• [INSTRUCTION] Reproduce, word for word, only the lines from the one containing "add_handle(lantern_place(handle_foot), group, cutters)" through the one containing "in imported if", both included.

• [PROVIDED DATA]

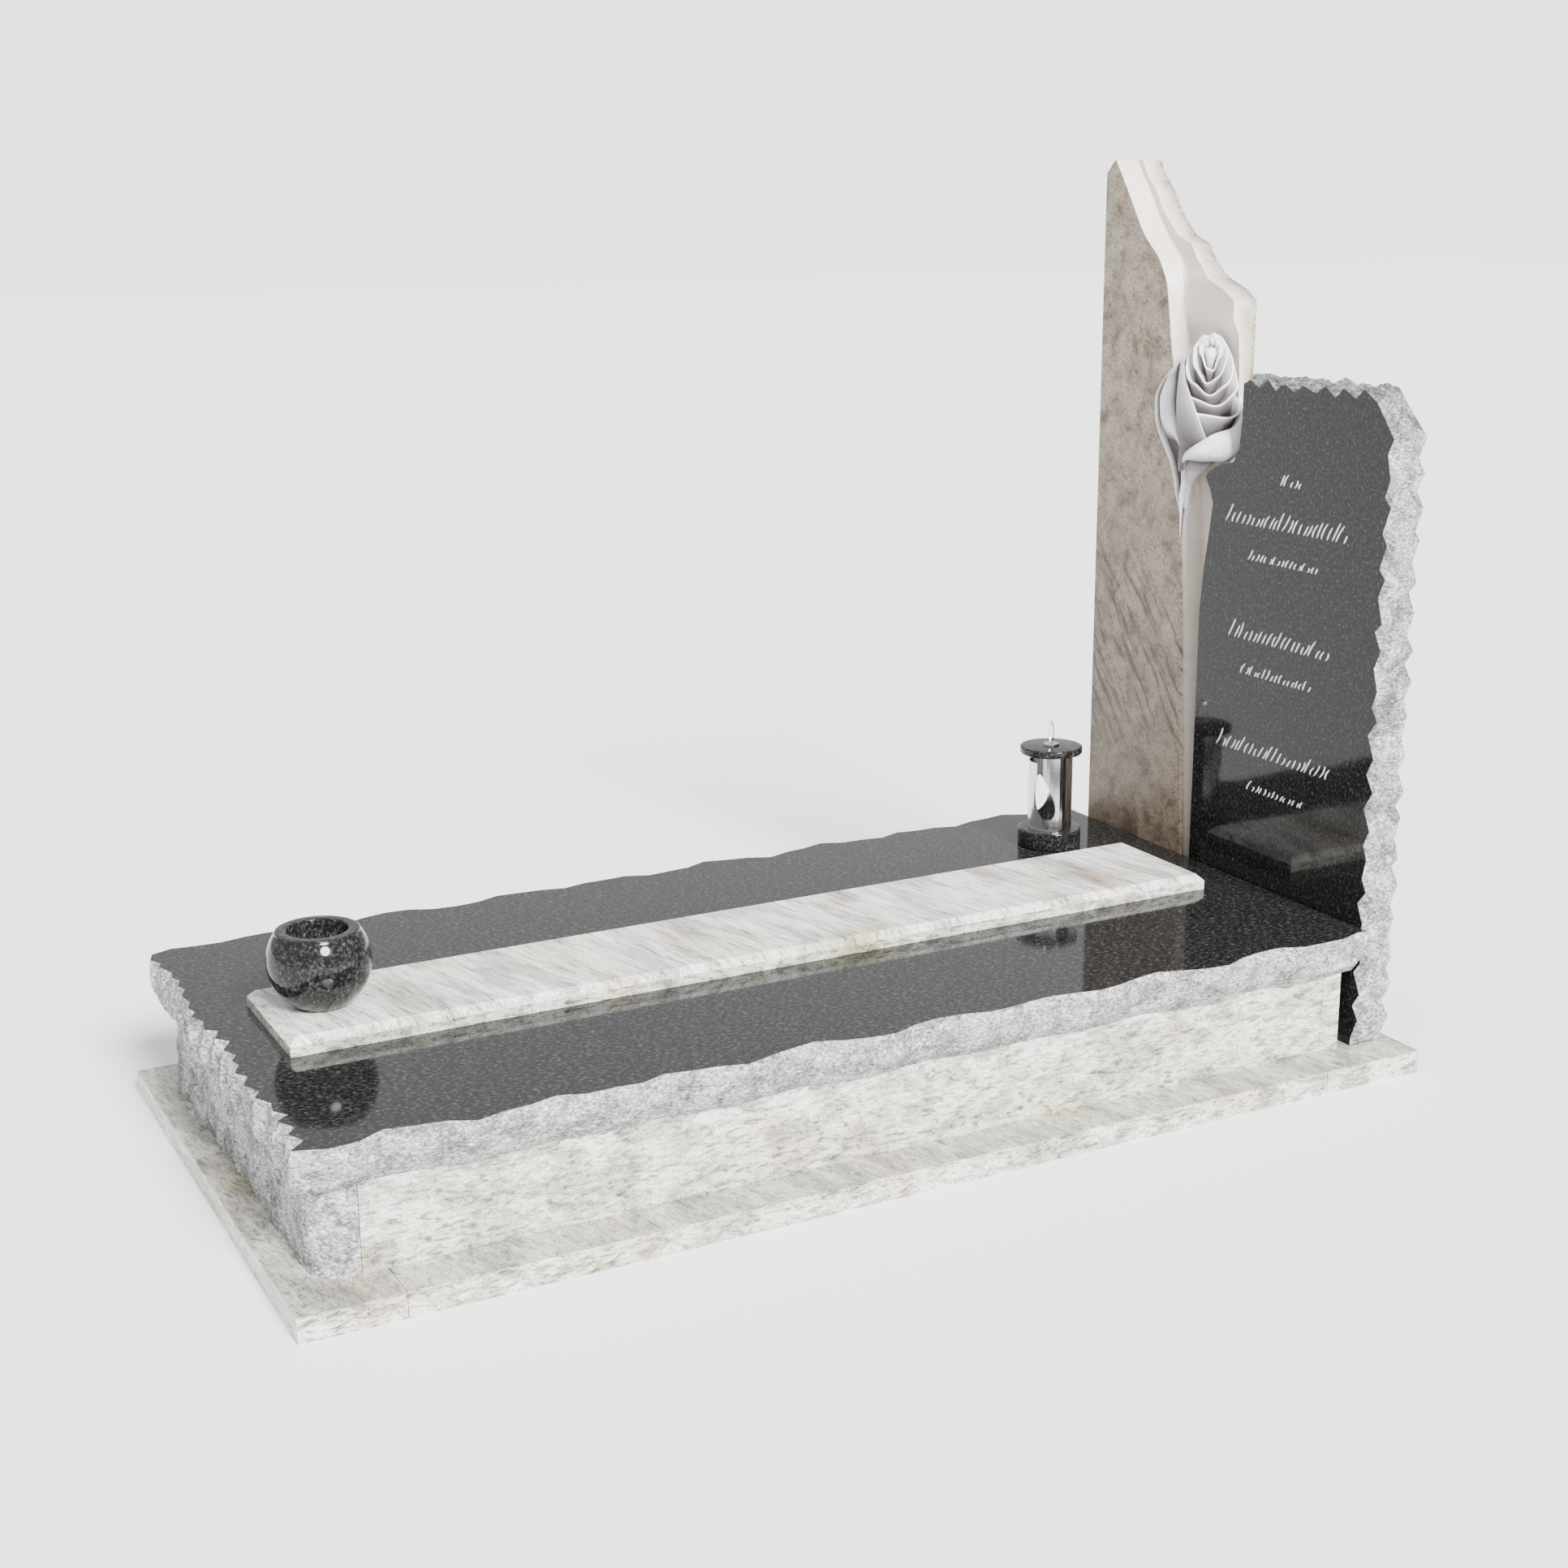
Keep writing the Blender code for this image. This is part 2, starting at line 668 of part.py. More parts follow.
def leaf_ring(leaf, t):
    """Section of a leaf that grows out of the stem, t from stem to tip."""
    reach, top, width, bulge, root = leaf
    height = LEAF_FOOT + (top - LEAF_FOOT) * t
    spine = between(ARRIS, height) - reach * math.sin(math.pi * 0.5 * t) ** 1.6
    half = width * (0.22 + 0.78 * math.sin(math.pi * min(1.0, 0.1 + 0.8 * t)))
    half *= 1 - 0.75 * max(0.0, (t - 0.8) / 0.2) ** 2
    crown = bulge * math.sin(math.pi * (0.15 + 0.7 * t))
    front = [(spine + half * u, -crown * (1 - 0.8 * u * u)) for u in LEAF_ACROSS]
    back = [(spine + half * u, root) for u in (1.0, 0.0, -1.0)]
    foot = standing_place()
    return [foot + Vector((x, y, height)) for x, y in front + back]


# Leaves: reach left of the arris, top, half width, how far they stand proud,
# and how deep they are rooted in the stone
LEAVES = {
    "outer_leaf": (0.030, 1.105, 0.017, 0.014, 0.006),
    "inner_leaf": (0.000, 1.065, 0.016, 0.022, 0.016),
}
LEAF_FOOT = 0.86
LEAF_ACROSS = (-1.0, -0.6, 0.0, 0.6, 1.0)
LEAF_STEPS = 9


def add_stele(group, cutters):
    """Light stele with the rose, its leaves and its stem in one stone."""
    rings = [stele_ring(height) for height in stele_heights()]
    stele = add_object("stele_with_rose", loft(rings), STONE_BEIGE, group)
    frame = rose_frame()
    add_rose(frame, cutters)
    add_tall_petal(frame, cutters)
    for name, leaf in LEAVES.items():
        rings = [leaf_ring(leaf, i / LEAF_STEPS) for i in range(LEAF_STEPS + 1)]
        add_object(name, loft(rings), STONE_BEIGE, cutters)
    for carving in list(cutters.objects):
        join(stele, carving, "UNION")
    fill_voids(stele)


def add_vase(group):
    """Ball vase with a drilled bore, on the foot of the runner."""
    centre = math.sqrt(VASE_RADIUS ** 2 - VASE_FOOT_RADIUS ** 2)
    low = math.asin(-centre / VASE_RADIUS)
    rim = VASE_HEIGHT - VASE_RIM_ROUND
    high = math.asin((rim - centre) / VASE_RADIUS)
    bore = VASE_BORE / 2
    profile = [(0.0, VASE_FLOOR), (bore, VASE_FLOOR), (bore, rim),
               (bore + VASE_RIM_ROUND, VASE_HEIGHT)]
    steps = 9
    for i in range(steps + 1):
        angle = high + (low - high) * i / steps
        radius = VASE_RADIUS * math.cos(angle)
        profile.append((radius, centre + VASE_RADIUS * math.sin(angle)))
    profile[-1] = (VASE_FOOT_RADIUS, 0.0)
    profile.append((0.0, 0.0))
    place = (0.0, RUNNER_FOOT + VASE_FROM_RUNNER_FOOT, RUNNER_TOP + SEAT)
    turned("vase", profile, place, STONE_DARK, group)


def disc_profile(radius, height):
    """Profile of a flat disc whose two edges are eased."""
    ease = LANTERN_DISC_ROUND
    return [(0.0, height), (radius - ease, height), (radius, height - ease),
            (radius, ease), (radius - ease, 0.0), (0.0, 0.0)]


def lantern_place(height):
    x = -(RUNNER_WIDTH / 2 + LANTERN_FROM_RUNNER)
    y = COVER_HEAD - LANTERN_FROM_COVER_HEAD
    return (x, y, COVER_TOP + SEAT + height)


WINDOW_AZIMUTHS = (-52, 172)
WINDOW_WIDTH = 0.036
WINDOW_HEIGHT = 0.092
WINDOW_CENTRE = 0.068
GAP_FROM, GAP_TO = -168, -66
GAP_HEIGHT = 0.015


def window_cutter(azimuth, place, cutters):
    """Leaning oval prism that cuts one window through the tube's wall."""
    turn = Matrix.Rotation(math.radians(azimuth), 4, "Z")
    rings = []
    for reach in (0.4 * LANTERN_TUBE_RADIUS, 1.6 * LANTERN_TUBE_RADIUS):
        ring = []
        for i in range(20):
            angle = math.tau * i / 20
            rise = -math.cos(angle)
            across = 0.5 * WINDOW_WIDTH * math.sin(angle) * (1 - 0.35 * rise)
            lean = -0.25 * WINDOW_WIDTH * rise
            height = WINDOW_CENTRE + 0.5 * WINDOW_HEIGHT * rise
            ring.append(turn @ Vector((reach, across + lean, height)))
        rings.append(ring)
    shape = loft(rings)
    bmesh.ops.translate(shape, vec=Vector(place), verts=shape.verts)
    return add_object("window_%d" % azimuth, shape, STEEL, cutters)


def gap_cutter(place, cutters):
    """Wedge that lowers the tube's wall between its two windows."""
    low = LANTERN_TUBE_HEIGHT - GAP_HEIGHT
    rings = []
    for height in (low, LANTERN_TUBE_HEIGHT + 0.01):
        ring = [Vector((0.0, 0.0, height))]
        for i in range(9):
            angle = math.radians(GAP_FROM + (GAP_TO - GAP_FROM) * i / 8)
            reach = 1.5 * LANTERN_TUBE_RADIUS
            ring.append(Vector((reach * math.cos(angle), reach * math.sin(angle), height)))
        rings.append(ring)
    shape = loft(rings)
    bmesh.ops.translate(shape, vec=Vector(place), verts=shape.verts)
    return add_object("window_gap", shape, STEEL, cutters)


def add_tube(place, group, cutters):
    """Steel tube, open at both ends, with two windows and a gap."""
    inner = LANTERN_TUBE_RADIUS - LANTERN_TUBE_WALL
    mesh = bpy.data.meshes.new("lantern_tube")
    corners = [(inner, 0.0, 0.0), (inner, 0.0, LANTERN_TUBE_HEIGHT),
               (LANTERN_TUBE_RADIUS, 0.0, LANTERN_TUBE_HEIGHT),
               (LANTERN_TUBE_RADIUS, 0.0, 0.0)]
    mesh.from_pydata(corners, [(0, 1), (1, 2), (2, 3), (3, 0)], [])
    mesh.materials.append(finish_material(STEEL))
    tube = bpy.data.objects.new("lantern_tube", mesh)
    tube.location = place
    group.objects.link(tube)
    screw = tube.modifiers.new("turn", "SCREW")
    screw.steps = 40
    screw.render_steps = 40
    screw.use_merge_vertices = True
    screw.merge_threshold = 0.00005
    tools = [window_cutter(azimuth, place, cutters) for azimuth in WINDOW_AZIMUTHS]
    tools.append(gap_cutter(place, cutters))
    for tool in tools:
        join(tube, tool, "DIFFERENCE")


def wire_loop(place, cutters):
    """Upright oval ring of round wire that stands in the knob plate."""
    lift = KNOB_HEIGHT * 0.5 + LOOP_HEIGHT / 2
    turn = Matrix.Rotation(math.radians(LOOP_AZIMUTH), 4, "Z")
    around, sides = 24, 5
    shape = bmesh.new()
    rings = []
    for i in range(around):
        angle = math.tau * i / around
        middle = Vector((LOOP_WIDTH / 2 * math.cos(angle), 0.0,
                         LOOP_HEIGHT / 2 * math.sin(angle) + lift))
        outward = Vector((math.cos(angle) * LOOP_HEIGHT, 0.0,
                          math.sin(angle) * LOOP_WIDTH)).normalized()
        ring = []
        for k in range(sides):
            bend = math.tau * k / sides
            offset = outward * math.cos(bend) + Vector((0.0, math.sin(bend), 0.0))
            point = turn @ (middle + offset * LOOP_WIRE)
            ring.append(shape.verts.new(point + Vector(place)))
        rings.append(ring)
    for i in range(around):
        lower, upper = rings[i - 1], rings[i]
        for k in range(sides):
            shape.faces.new((lower[k - 1], lower[k], upper[k], upper[k - 1]))
    return add_object("wire_loop", shape, STEEL, cutters)


def add_handle(place, group, cutters):
    """Knob plate and its thin upright loop, as one piece of steel."""
    ease = 0.25 * KNOB_HEIGHT
    plate = [(0.0, KNOB_HEIGHT), (KNOB_RADIUS - ease, KNOB_HEIGHT),
             (KNOB_RADIUS, KNOB_HEIGHT - ease), (KNOB_RADIUS, 0.0), (0.0, 0.0)]
    knob = turned("lantern_handle", plate, place, STEEL, group, 24)
    join(knob, wire_loop(place, cutters), "UNION")


def add_lantern(group, cutters):
    """Grave lantern: stone base, steel tube, stone lid with a handle."""
    turned("lantern_base", disc_profile(LANTERN_BASE_RADIUS, LANTERN_BASE_HEIGHT),
           lantern_place(0.0), STONE_DARK, group)
    tube_foot = LANTERN_BASE_HEIGHT + SEAT
    add_tube(lantern_place(tube_foot), group, cutters)
    lid_foot = tube_foot + LANTERN_TUBE_HEIGHT + SEAT
    turned("lantern_lid", disc_profile(LANTERN_LID_RADIUS, LANTERN_LID_HEIGHT),
           lantern_place(lid_foot), STONE_DARK, group)
    handle_foot = lid_foot + LANTERN_LID_HEIGHT + SEAT
    add_handle(lantern_place(handle_foot), group, cutters)


def main():
    clear_scene()
    group = new_collection("grave_monument")
    cutters = new_collection("cutters")
    lantern_cutters = new_collection("lantern_cutters")
    add_surround(group)
    add_kerb(group)
    add_cover(group)
    add_runner(group)
    add_headstone(group)
    add_stele(group, cutters)
    add_vase(group)
    add_lantern(group, lantern_cutters)


main()
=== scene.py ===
"""Looks of a granite grave monument with a carved rose, round its CAD frame.

The script is laid out as an add-on. Each piece or group of pieces has its own
operator, and main() calls them in order. Lengths are in metres, +Z is up, and
+Y runs from the grave's foot to its head.
"""

import math
import random

import bmesh
import bpy
import numpy as np
from mathutils import Matrix, Vector


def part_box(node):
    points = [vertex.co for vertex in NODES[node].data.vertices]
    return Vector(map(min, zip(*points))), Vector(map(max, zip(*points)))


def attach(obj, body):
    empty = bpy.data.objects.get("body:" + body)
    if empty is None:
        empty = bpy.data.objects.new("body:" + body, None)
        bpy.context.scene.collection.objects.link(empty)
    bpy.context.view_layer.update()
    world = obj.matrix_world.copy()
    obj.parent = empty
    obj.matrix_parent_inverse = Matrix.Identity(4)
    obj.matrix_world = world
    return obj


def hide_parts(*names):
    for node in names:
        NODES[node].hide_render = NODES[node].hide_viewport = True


bl_info = {
    "name": "Grave Monument",
    "version": (1, 0, 0),
    "blender": (4, 5, 0),
    "location": "3D View > Sidebar > Monument",
    "description": "Granite monument with a carved rose, dressed round its frame",
    "category": "Object",
}

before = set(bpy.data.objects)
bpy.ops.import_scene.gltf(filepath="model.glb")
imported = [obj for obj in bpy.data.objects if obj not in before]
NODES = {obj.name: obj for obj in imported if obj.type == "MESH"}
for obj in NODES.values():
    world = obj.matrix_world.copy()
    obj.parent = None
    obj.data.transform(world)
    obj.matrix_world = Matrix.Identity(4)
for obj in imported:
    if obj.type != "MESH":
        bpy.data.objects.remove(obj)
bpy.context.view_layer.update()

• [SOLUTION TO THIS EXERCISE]
    add_handle(lantern_place(handle_foot), group, cutters)


def main():
    clear_scene()
    group = new_collection("grave_monument")
    cutters = new_collection("cutters")
    lantern_cutters = new_collection("lantern_cutters")
    add_surround(group)
    add_kerb(group)
    add_cover(group)
    add_runner(group)
    add_headstone(group)
    add_stele(group, cutters)
    add_vase(group)
    add_lantern(group, lantern_cutters)


main()
=== scene.py ===
"""Looks of a granite grave monument with a carved rose, round its CAD frame.

The script is laid out as an add-on. Each piece or group of pieces has its own
operator, and main() calls them in order. Lengths are in metres, +Z is up, and
+Y runs from the grave's foot to its head.
"""

import math
import random

import bmesh
import bpy
import numpy as np
from mathutils import Matrix, Vector


def part_box(node):
    points = [vertex.co for vertex in NODES[node].data.vertices]
    return Vector(map(min, zip(*points))), Vector(map(max, zip(*points)))


def attach(obj, body):
    empty = bpy.data.objects.get("body:" + body)
    if empty is None:
        empty = bpy.data.objects.new("body:" + body, None)
        bpy.context.scene.collection.objects.link(empty)
    bpy.context.view_layer.update()
    world = obj.matrix_world.copy()
    obj.parent = empty
    obj.matrix_parent_inverse = Matrix.Identity(4)
    obj.matrix_world = world
    return obj


def hide_parts(*names):
    for node in names:
        NODES[node].hide_render = NODES[node].hide_viewport = True


bl_info = {
    "name": "Grave Monument",
    "version": (1, 0, 0),
    "blender": (4, 5, 0),
    "location": "3D View > Sidebar > Monument",
    "description": "Granite monument with a carved rose, dressed round its frame",
    "category": "Object",
}

before = set(bpy.data.objects)
bpy.ops.import_scene.gltf(filepath="model.glb")
imported = [obj for obj in bpy.data.objects if obj not in before]
NODES = {obj.name: obj for obj in imported if obj.type == "MESH"}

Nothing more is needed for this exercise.